It’s not every day that you get the opportunity to attend a festival on a scorching hot Friday is it? Well luckily for us AF International were invited along as VIP guests at the local Timber Festival. If you’re not familiar with the Timber Festival, I will fill you in briefly. The Timber Festival was founded by The National Forest; I’m sure that you will have read my previous blog posts on the work we do with this amazing Leicestershire based charity. 2019 marked the second year of the Timber Festival after overwhelming success at the launch in 2018 and we were delighted with the offer of a visit, so off we went…
The heatwave had hit The Midlands and temperatures were peaking at 27 degrees as we arrived at the Timber Festival. On arrival we were greeted by stunning views over the 70 acre National Forest woodland and received a lovely warm welcome from the volunteers brandishing brightly coloured wristbands. The professional festival goers were easily spotted, rucksacks and camping gear at the ready. I however, had chosen completely unsuitable footwear, making the steep descent into the festival area rather tricky.
As we approached there was a funky fairy-light tepee, main stage with a hardy timber frame and lots of stalls and quirky entertainment. We arrived just in time for the launch speech from the CEO of The National Forest and he spoke with passion and conviction. The charity have achieved some incredible feats, most notably the increase of forest cover from just 6% to more than 20% across The Midlands. Not only do the National Forest increase tree plantation they also support nearly 5000 jobs as they welcome 8.2m visitors per year with their tourist development.
Following the opening speech, we took the time to explore and headed off into the warm sunshine to take in the Timber Festival experience. The “Eyrie Stage” timetable promised a full evening of entertainment and as we walked through the forest there were acrobats performing at great height drawing in quite a crowd. Surrounding these in the canopy area were lots of activities for all of the family, including woodland craft courses and charcoal sessions cooking fresh sausages. Leaving the wooded area, we emerged into the sunlight once again and spotted a huge area of retro games such as Scrabble, Guess Who, Tiddly Winks and Hula Hoops It was a delightful sight to behold as children of all ages enjoyed challenging the adults to Hula competitions.

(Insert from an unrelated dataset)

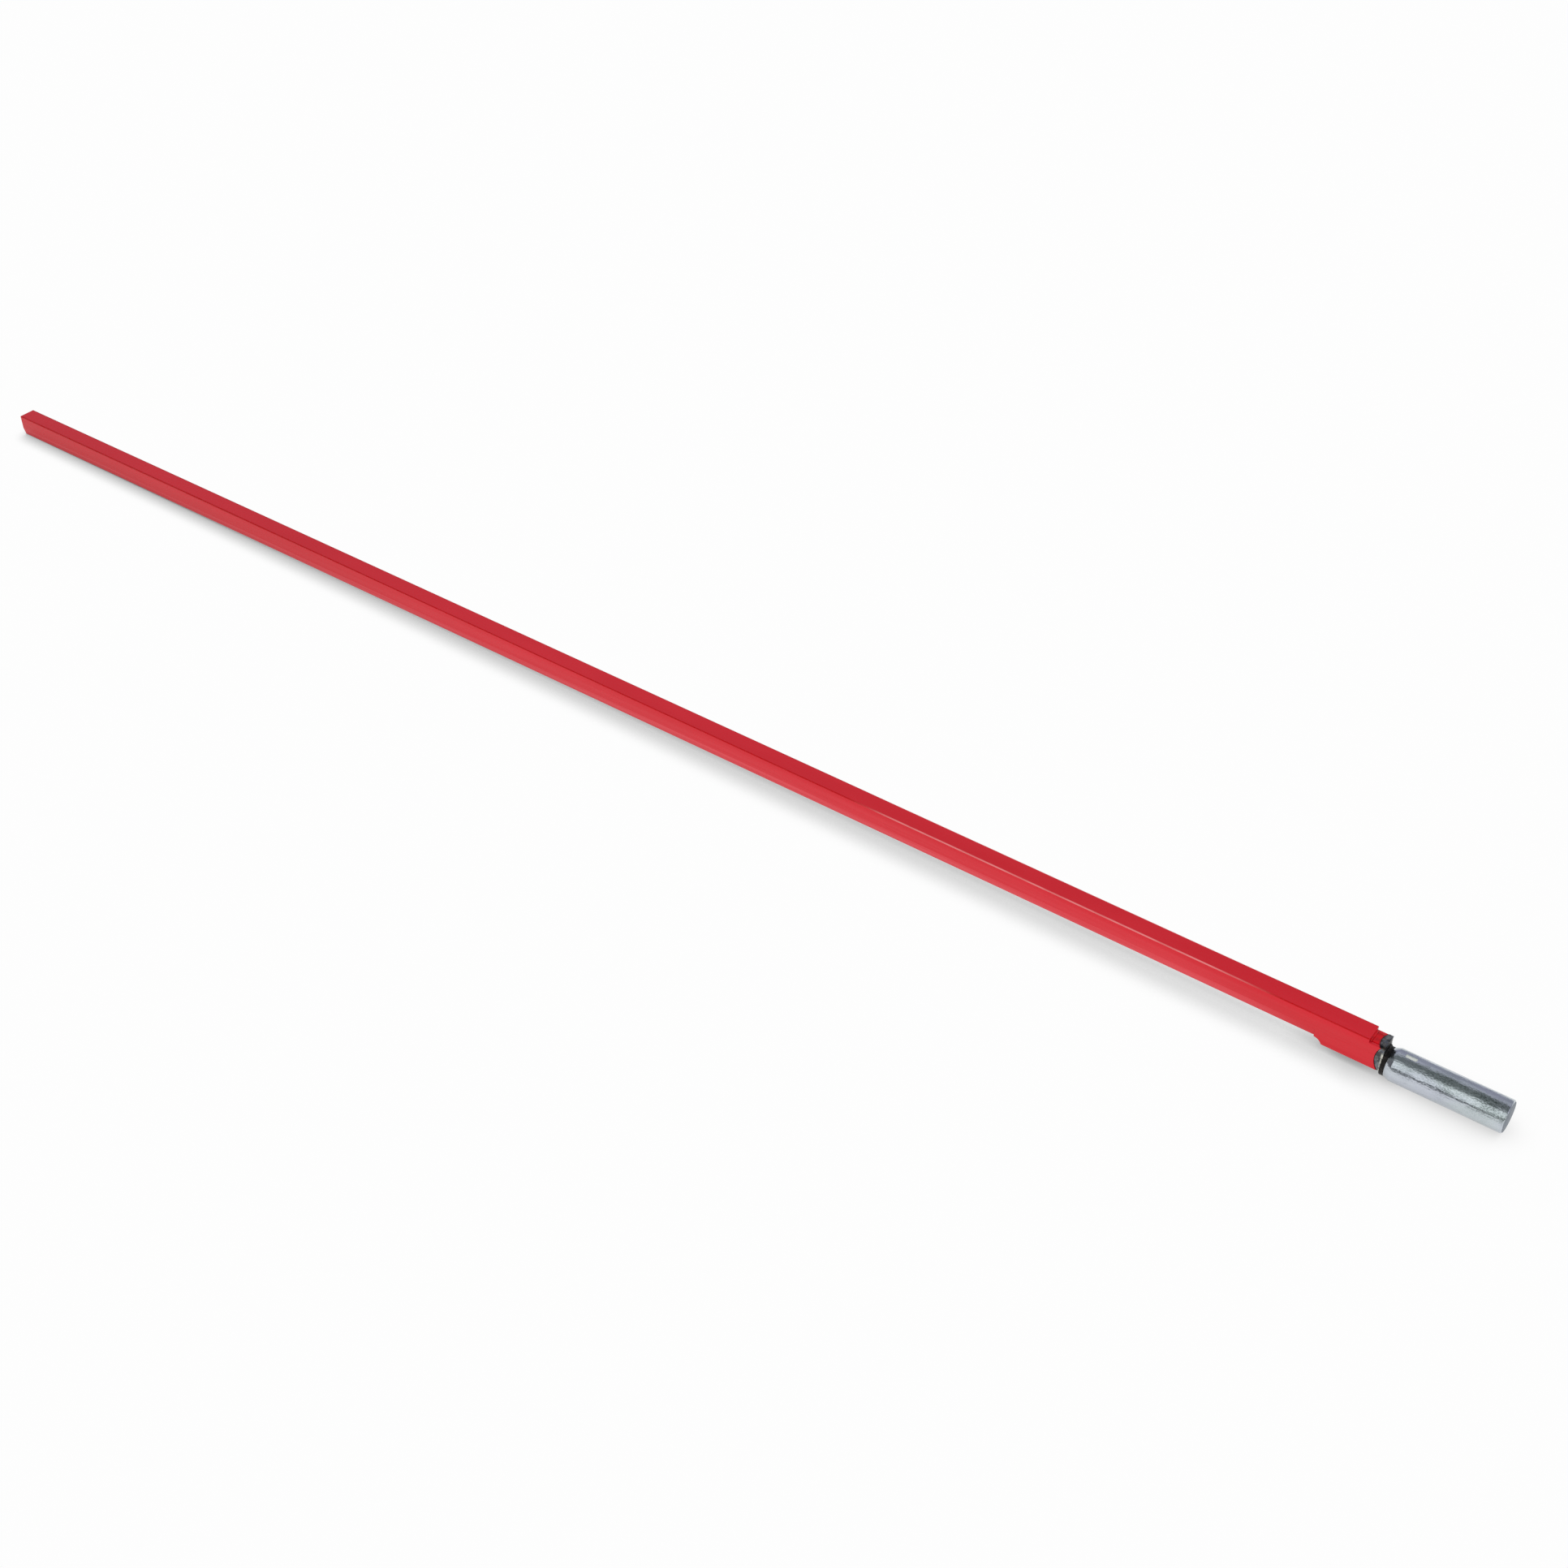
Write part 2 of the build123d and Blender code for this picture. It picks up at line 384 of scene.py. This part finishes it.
def finish(piece, nodes):
    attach(piece, "root")
    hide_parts(*nodes)
    print("made", piece.name, len(piece.data.polygons), "faces")


driveHead = {
    "sides": 128, "rearRadius": 14.0 * mm, "rearLength": 6.0 * mm, "rearRound": 3.5 * mm, "bevel": 1.2 * mm,
    "slotFromRear": 12.5 * mm, "slotLength": 11.0 * mm, "slotWidth": 4.5 * mm, "slotDepth": 1.0 * mm,
    "slotRound": 1.6 * mm,
}


def makeDriveHead(at, material):
    rear, radius, bevel = headBox[0][0], headRadius, at["bevel"]
    profile = [(rear, 0.0), (rear, at["rearRadius"] - 0.5 * mm), (rear + 0.4 * mm, at["rearRadius"])]
    bendAt = rear + at["rearLength"]
    for step in range(6):  # the chamfer runs into the barrel in a soft curve
        along = step / 5
        x = bendAt - at["rearRound"] * 0.5 + along * at["rearRound"]
        slope = (radius - at["rearRadius"]) / at["rearLength"]
        before = at["rearRadius"] + slope * (x - rear)
        blend = along * along * (3 - 2 * along)
        profile.append((x, min(before * (1 - blend) + radius * blend, radius)))
    for share in (0.1, 0.3, 0.5, 0.7, 0.9):
        profile.append((bendAt + 4 * mm + (-bevel - bendAt - 4 * mm) * share, radius))
    profile += [(-bevel - 0.2 * mm, radius), (-bevel + 0.1 * mm, radius - 0.12 * mm),
                (-0.12 * mm, radius - bevel - 0.05 * mm), (0.0, radius - bevel - 0.4 * mm), (0.0, 0.0)]
    work = bmesh.new()
    rings = []
    for x, r in profile:
        if r == 0:
            rings.append([work.verts.new((x, 0, 0))])
            continue
        turn = [2 * math.pi * k / at["sides"] for k in range(at["sides"])]
        rings.append([work.verts.new((x, r * math.cos(a), r * math.sin(a))) for a in turn])
    for low, high in zip(rings, rings[1:]):
        for k in range(at["sides"]):
            n = (k + 1) % at["sides"]
            corners = [low[k % len(low)], high[k % len(high)], high[n % len(high)], low[n % len(low)]]
            work.faces.new(list(dict.fromkeys(corners)))
    bmesh.ops.recalc_face_normals(work, faces=work.faces)
    mesh = bpy.data.meshes.new("driveHead")
    work.to_mesh(mesh)
    work.free()
    piece = linked("driveHead", mesh, material)
    cutter = slotCutter(at)
    cut = piece.modifiers.new("slot", "BOOLEAN")
    cut.operation, cut.object, cut.solver = "DIFFERENCE", cutter, "EXACT"
    bpy.context.view_layer.update()
    applied(piece)
    bpy.data.objects.remove(cutter)
    shadeByAngle(piece.data, 32)
    finish(piece, ["drive_head"])


def slotCutter(at):  # long shallow cutter with round corners and a flat floor
    startX = headBox[0][0] + at["slotFromRear"]
    work = bmesh.new()
    outline = []
    corner, length, width = at["slotRound"], at["slotLength"], at["slotWidth"]
    for cx, cy, first in ((length - corner, width - corner, 0), (corner, width - corner, 90),
                          (corner, corner, 180), (length - corner, corner, 270)):
        for step in range(7):
            a = math.radians(first + 15 * step)
            outline.append((startX + cx + corner * math.cos(a), -width / 2 + cy + corner * math.sin(a)))
    floorZ, topZ = headRadius - at["slotDepth"], headRadius + 2 * mm
    low = [work.verts.new((x, y, floorZ)) for x, y in outline]
    high = [work.verts.new((x, y, topZ)) for x, y in outline]
    work.faces.new(list(reversed(low)))
    work.faces.new(high)
    for k in range(len(low)):
        n = (k + 1) % len(low)
        work.faces.new((low[k], low[n], high[n], high[k]))
    bmesh.ops.recalc_face_normals(work, faces=work.faces)
    mesh = bpy.data.meshes.new("slotCutter")
    work.to_mesh(mesh)
    work.free()
    cutter = bpy.data.objects.new("slotCutter", mesh)
    bpy.context.scene.collection.objects.link(cutter)
    return cutter


beadTree = {"sides": 16, "rings": 10, "spacing": 1.2 * mm, "along": 2.0 * mm, "jitter": 0.86}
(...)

The Timber Festival is a great opportunity to share a love of the forest and learn more about the work undertaken by The National Forest charity. A strong ethos of sustainability and environmental awareness was apparent in all areas of the festival, from the reusable cups through to the compost portaloos, avoiding use of chemicals.
On our travels we spotted a local news TV crew, who were filming the day’s weather from the event. In the background, a musical duo played the piano and double bass on their upcycled bikes.
As I tackle the hill back to the car park in my not-so sensible shoes, I reflect on my time at the Timber Festival. Of course it was definitely a great end to the working week, but it wasn’t just about that. As the sun set I left the festival feeling inspired to make a difference. For me, The National Forest isn’t just about planting trees, it is so much more than that. It is about community, educating, and driving the vision for a sustainable environment.
Hope to see you next year Timber Festival.